Minutes (Reno)

August 7, 2009

posted by caroline picard

reno

  • There are tools from the fifth dimension. These tools, glass rods of various lengths, colors and sizes resemble small donuts, little larger than a Sakgewea. The more expensive tools resemble phalic prisms. These tools can be placed in various combinations on the chakras of the body. They are said to regulate the vibrations of the body into a fifth dimension frequency, thereby infusing the body with healing and consciousness. WHERE THE TOOLS CAME FROM: an alien who looked like a man from the fifth dimension entered a church outside of Reno. He was very tall and bald and he had very large hands. He wore a business suit. He had a five o’clock shadow. He carried a briefcase inside of which he carried his tools.

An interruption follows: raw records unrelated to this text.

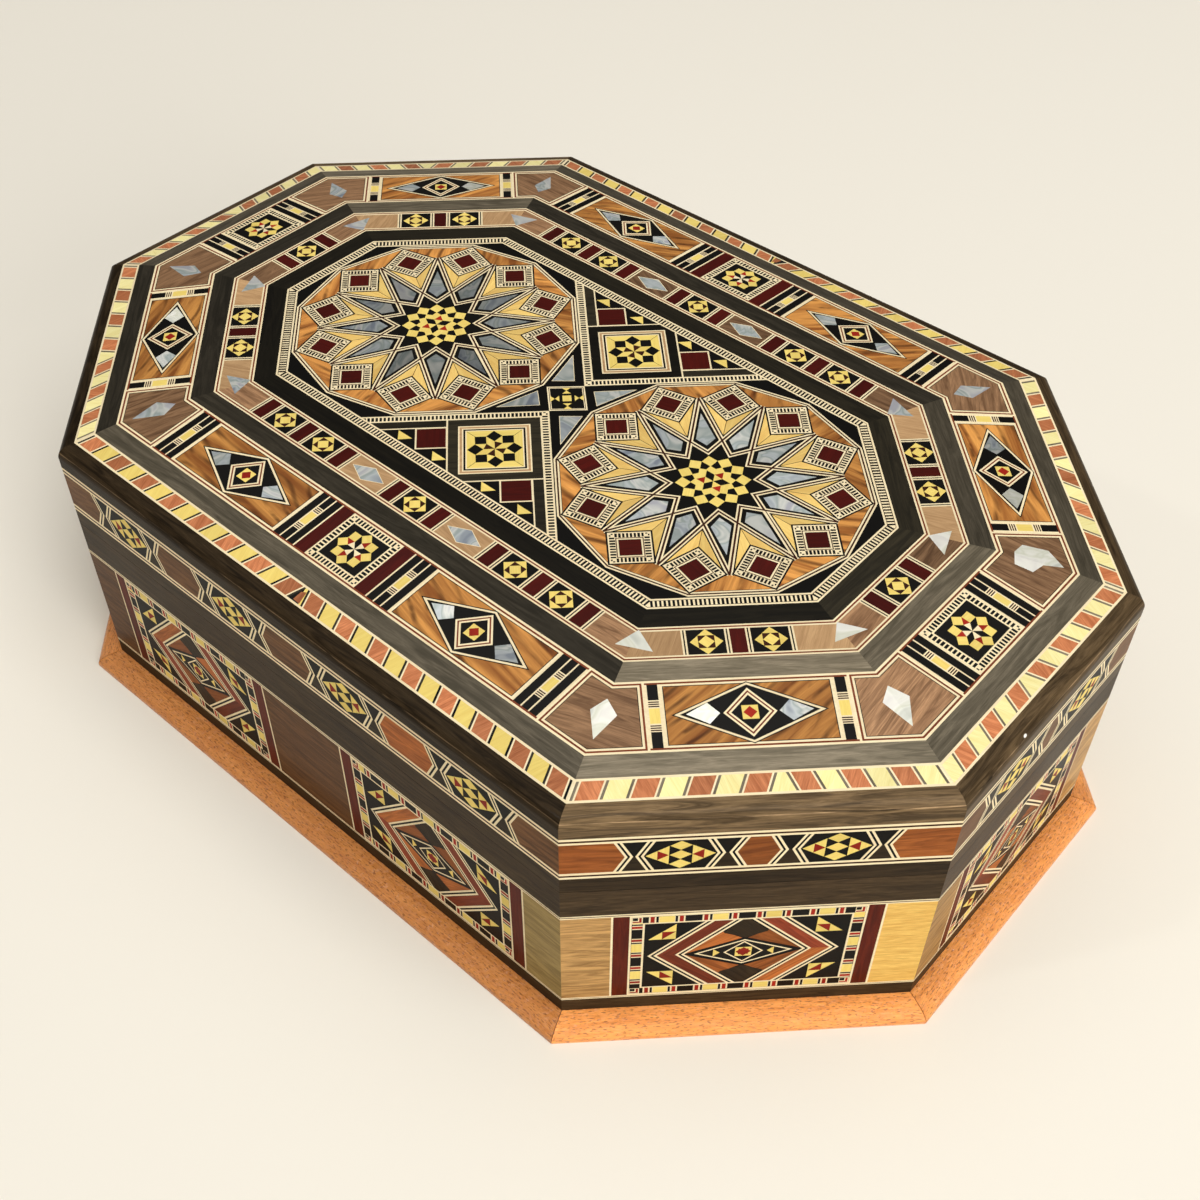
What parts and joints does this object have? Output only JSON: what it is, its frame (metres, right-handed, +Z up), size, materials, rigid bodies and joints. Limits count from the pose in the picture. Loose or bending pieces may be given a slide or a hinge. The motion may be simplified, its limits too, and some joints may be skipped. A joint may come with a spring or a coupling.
{
  "type": "jewellery box",
  "caption": "Long octagonal wooden jewellery box with a lift-off lid, covered in geometric marquetry with mother-of-pearl (shell) inlay, on a beech base moulding.",
  "frame": {"origin": "middle of the underside, on the surface that the box stands on", "axes": "+X along the length, +Y across the width from the front to the back, +Z up. The box has no marked front: front is the long side on -Y"},
  "size_m": [0.25, 0.172, 0.0685],
  "materials": {
    "wall_marquetry": "lacquered marquetry veneer, gloss",
    "lid_marquetry": "lacquered marquetry veneer with shell inlay, gloss",
    "beech": "lacquered beech, gloss",
    "plain_wood": "plain smooth wood, matt"
  },
  "bodies": {
    "root": {"box_wall_front": "wall_marquetry", "box_wall_front_right": "wall_marquetry", "box_wall_right": "wall_marquetry", "box_wall_back_right": "wall_marquetry", "box_wall_back": "wall_marquetry", "box_wall_back_left": "wall_marquetry", "box_wall_left": "wall_marquetry", "box_wall_front_left": "wall_marquetry", "base_moulding_front": "beech", "base_moulding_front_right": "beech", "base_moulding_right": "beech", "base_moulding_back_right": "beech", "base_moulding_back": "beech", "base_moulding_back_left": "beech", "base_moulding_left": "beech", "base_moulding_front_left": "beech", "lid_side_front": "wall_marquetry", "lid_side_front_right": "wall_marquetry", "lid_side_right": "wall_marquetry", "lid_side_back_right": "wall_marquetry", "lid_side_back": "wall_marquetry", "lid_side_back_left": "wall_marquetry", "lid_side_left": "wall_marquetry", "lid_side_front_left": "wall_marquetry", "box_bottom": "plain_wood", "lid_top": "lid_marquetry"}
  },
  "joints": []
}
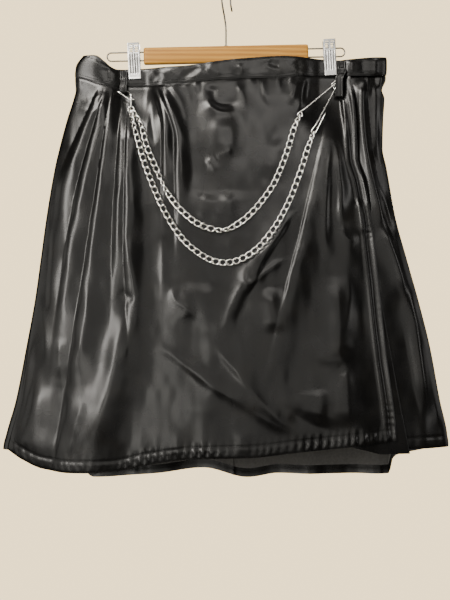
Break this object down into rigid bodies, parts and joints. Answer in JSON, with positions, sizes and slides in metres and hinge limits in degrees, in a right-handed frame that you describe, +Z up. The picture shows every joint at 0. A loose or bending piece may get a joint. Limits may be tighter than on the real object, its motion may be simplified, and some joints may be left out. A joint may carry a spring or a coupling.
{
  "type": "leather midi skirt on clip hanger",
  "caption": "Black leather-look wrap skirt with gathers, knife pleats beside its free edge and draped metal chains, clipped by the waistband to a wooden bar hanger with a wire hook.",
  "frame": {"origin": "the point where the hanger's hook hangs: the underside of the hook's arch, at its middle", "axes": "+Z up, +X to the right as seen from the front, -Y towards the front of the skirt"},
  "size_m": [0.7131, 0.0991, 0.7953],
  "materials": {
    "leather": "satin black, fine grain",
    "wood": "honey-coloured satin lacquer",
    "steel": "plated wire and sheet",
    "silver": "polished silver-coloured",
    "rubber": "matt black"
  },
  "bodies": {
    "root": {"hanger_bar": "wood", "waistband_front": "leather", "waistband_back": "leather", "front_overlap_panel": "leather", "front_right_panel": "leather", "back_panel_left": "leather", "back_panel_right": "leather", "belt_loop_left": "leather", "belt_loop_right": "leather", "hanger_hook": "steel", "hanger_loop_left": "steel", "hanger_loop_right": "steel", "clip_left": "steel", "clip_right": "steel", "swivel_clasp": "silver", "clasp_ring": "silver", "chain_upper": "silver", "chain_lower": "silver", "pin_upper": "silver", "pin_lower": "silver", "clip_left_pad_front": "rubber", "clip_left_pad_back": "rubber", "clip_right_pad_front": "rubber", "clip_right_pad_back": "rubber"}
  },
  "joints": []
}
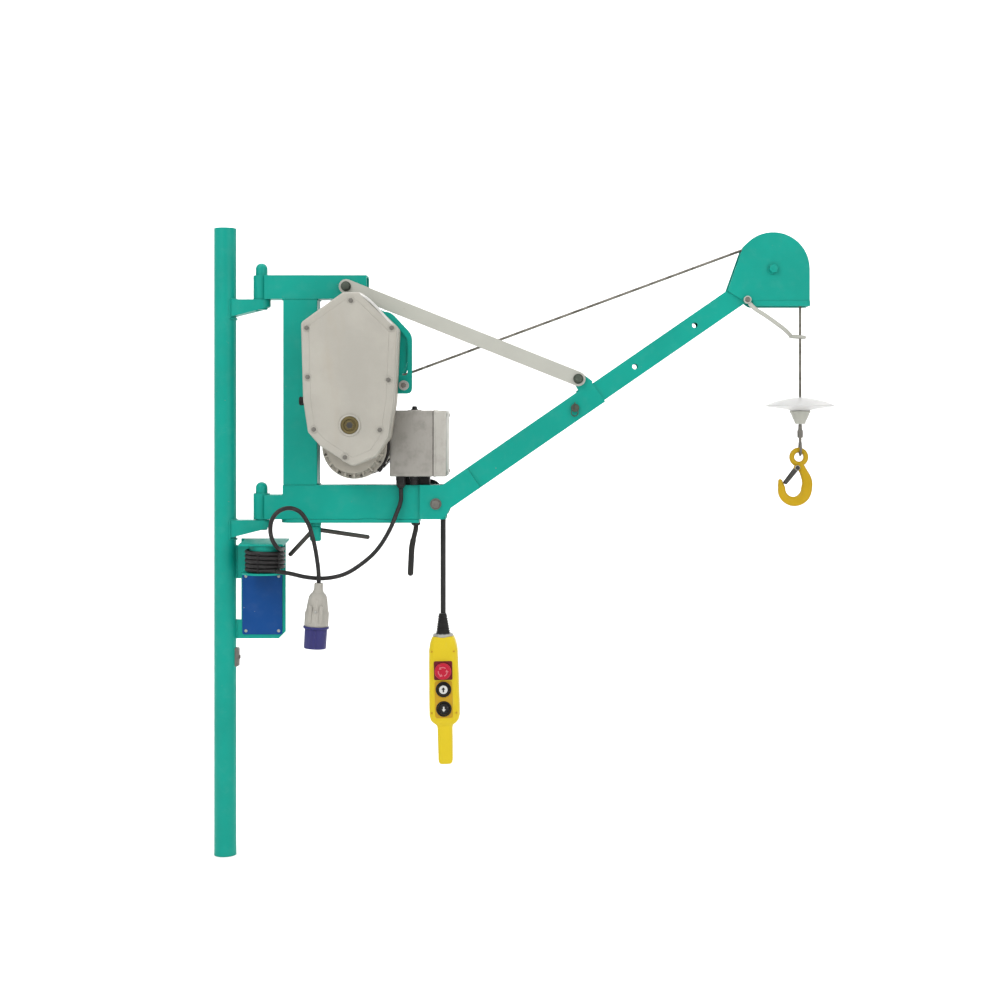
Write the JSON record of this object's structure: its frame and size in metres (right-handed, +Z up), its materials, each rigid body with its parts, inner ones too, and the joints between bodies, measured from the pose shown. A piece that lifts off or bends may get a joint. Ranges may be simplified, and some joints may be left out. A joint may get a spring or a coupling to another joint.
{
  "type": "builder's jib hoist",
  "caption": "Round post carrying a swinging telescopic jib with an electric rope winch, head pulley, rope, limit disc, swivelling safety hook and hanging push-button control.",
  "frame": {"origin": "centre of the post's foot, on the plane of its lower end", "axes": "+Z up along the post, +X from the post out along the jib to the load, +Y away from the side that shows the gear cover"},
  "size_m": [1.3632, 0.28, 1.376],
  "materials": {
    "green": "glossy turquoise-green enamel",
    "grey_paint": "satin light grey enamel",
    "casting": "light grey painted casting",
    "steel": "bright zinc-plated steel",
    "dark_steel": "blackened steel",
    "black": "satin black",
    "rubber": "matt black rubber",
    "white": "white enamel",
    "yellow": "yellow moulded plastic",
    "hook_yellow": "ochre yellow paint, worn",
    "red": "red moulded plastic",
    "blue": "blue enamel",
    "plug_grey": "light grey moulded plastic"
  },
  "bodies": {
    "post": {"post_tube": "green", "post_foot_plug": "black", "post_top_plug": "black", "upper_bracket": "green", "lower_bracket": "green", "upper_hinge_pin": "steel", "lower_hinge_pin": "steel", "hanger_plate": "green", "blank_plate": "blue", "cord_coil": "rubber", "cord_tail": "rubber", "cord_plug": "plug_grey"},
    "swing_frame": {"supply_cord": "rubber", "upper_beam": "green", "lower_beam": "green", "frame_column": "green", "base_strip": "dark_steel", "boom_outer": "green", "boom_pivot_bolt": "steel", "brace_bar": "grey_paint", "brace_upper_bolt": "steel", "brace_lower_bolt": "steel", "gear_case": "casting", "gear_cover": "casting", "motor_housing": "casting", "fan_cowl": "black", "drum_bearing_plate": "grey_paint", "rope_guard": "dark_steel", "electric_box": "grey_paint", "box_lid": "grey_paint", "cord_gland": "black", "lead_gland": "black", "pendant_lead": "rubber", "lock_boss": "green", "grip_handle": "rubber", "rope_run": "steel"},
    "lock_screw": {"lock_screw": "dark_steel"},
    "drum": {"rope_drum": "black", "rope_winding": "steel", "drum_gear": "steel"},
    "second_shaft": {"second_gear": "steel"},
    "first_shaft": {"first_gear": "steel"},
    "rotor": {"motor_rotor": "dark_steel"},
    "boom_inner": {"boom_inner": "green", "head_housing": "green", "pulley_axle": "steel"},
    "lock_pin": {"boom_lock_pin": "steel"},
    "pulley": {"rope_pulley": "dark_steel"},
    "lever": {"limit_lever": "grey_paint"},
    "hook_block": {"rope_fall": "steel", "limit_disc": "white", "ballast_cone": "casting", "rope_eye": "steel"},
    "hook": {"load_hook": "hook_yellow"},
    "latch": {"hook_latch": "dark_steel"},
    "pendant": {"pendant_case": "yellow", "pendant_cable": "rubber"},
    "e_stop": {"emergency_stop": "red"},
    "up_button": {"up_button": "white"},
    "down_button": {"down_button": "black"}
  },
  "joints": [
    {"name": "jib_swing", "type": "hinge", "parent": "post", "child": "swing_frame", "pos_m": [0.08, 0, 0], "axis": [0, 0, 1], "range_deg": [0, 110], "deforming": ["supply_cord"]},
    {"name": "lock_screw_turn", "type": "hinge", "parent": "swing_frame", "child": "lock_screw", "pos_m": [0.1985, 0, 0.7], "axis": [0, 0, 1], "range_deg": [-60, 60]},
    {"name": "motor_spin", "type": "hinge", "parent": "swing_frame", "child": "rotor", "pos_m": [0.2916, 0, 0.89778], "axis": [0, 1, 0], "range_deg": [-2600, 14400]},
    {"name": "first_shaft_spin", "type": "hinge", "parent": "swing_frame", "child": "first_shaft", "pos_m": [0.29, 0, 0.944], "axis": [0, 1, 0], "range_deg": [-6150, 1150]},
    {"name": "second_shaft_spin", "type": "hinge", "parent": "swing_frame", "child": "second_shaft", "pos_m": [0.28949, 0, 1.0205], "axis": [0, 1, 0], "range_deg": [-310, 1690]},
    {"name": "drum_spin", "type": "hinge", "parent": "swing_frame", "child": "drum", "pos_m": [0.309, 0, 1.104], "axis": [0, 1, 0], "range_deg": [-490, 90]},
    {"name": "boom_slide", "type": "slide", "parent": "swing_frame", "child": "boom_inner", "axis": [0.8231, 0, 0.5678], "range_m": [-0.318, 0], "deforming": ["rope_run"]},
    {"name": "lock_pin_pull", "type": "slide", "parent": "swing_frame", "child": "lock_pin", "axis": [0, -1, 0], "range_m": [0, 0.05]},
    {"name": "pulley_spin", "type": "hinge", "parent": "boom_inner", "child": "pulley", "pos_m": [1.201, 0, 1.285], "axis": [0, 1, 0], "range_deg": [-110, 595]},
    {"name": "hoist", "type": "slide", "parent": "boom_inner", "child": "hook_block", "axis": [0, 0, 1], "range_m": [-0.65, 0.12], "deforming": ["rope_fall"]},
    {"name": "limit_lever_tilt", "type": "hinge", "parent": "boom_inner", "child": "lever", "pos_m": [1.144, -0.033, 1.217], "axis": [0, 1, 0], "range_deg": [-8, 0]},
    {"name": "hook_tilt", "type": "hinge", "parent": "hook_block", "child": "hook", "pos_m": [1.264, 0, 0.878], "axis": [0, 1, 0], "range_deg": [-20, 20]},
    {"name": "latch_open", "type": "hinge", "parent": "hook", "child": "latch", "pos_m": [1.257, 0, 0.85], "axis": [0, 1, 0], "range_deg": [-35, 0], "stiffness_Nm_per_rad": 0.02, "springref_deg": 20.05},
    {"name": "pendant_swing", "type": "hinge", "parent": "swing_frame", "child": "pendant", "pos_m": [0.4755, 0.052, 0.7285], "axis": [0, 1, 0], "range_deg": [-15, 15]},
    {"name": "e_stop_press", "type": "slide", "parent": "pendant", "child": "e_stop", "axis": [0, 1, 0], "range_m": [0, 0.004], "stiffness_N_per_m": 1200, "springref_m": -0.001},
    {"name": "up_press", "type": "slide", "parent": "pendant", "child": "up_button", "axis": [0, 1, 0], "range_m": [0, 0.004], "stiffness_N_per_m": 800, "springref_m": -0.001},
    {"name": "down_press", "type": "slide", "parent": "pendant", "child": "down_button", "axis": [0, 1, 0], "range_m": [0, 0.004], "stiffness_N_per_m": 800, "springref_m": -0.001}
  ],
  "couplings": [
    {"joint": "first_shaft_spin", "follows": "motor_spin", "ratio": -0.42308},
    {"joint": "second_shaft_spin", "follows": "motor_spin", "ratio": 0.11635},
    {"joint": "drum_spin", "follows": "motor_spin", "ratio": -0.033679},
    {"joint": "hoist", "follows": "motor_spin", "m_per_rad": -0.0025697},
    {"joint": "pulley_spin", "follows": "motor_spin", "ratio": 0.040789}
  ]
}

The minister, a stout woman in a pastel pants’ suit (she was prone to seeing color fields), begged him to the side and at the end of the sermon. And after further inquiry it was decided that they would go into business together. They opened a factory. They hired illegal immigrants from the casino parking lot and showed the workers how to make the tools. They conducted sermons before and after work and at the end of church on Sundays, the alien/giant/joe shmoe offers demonstrations about the tools and how they work. MOST COMMON QUESTION: What happened to the fourth dimension?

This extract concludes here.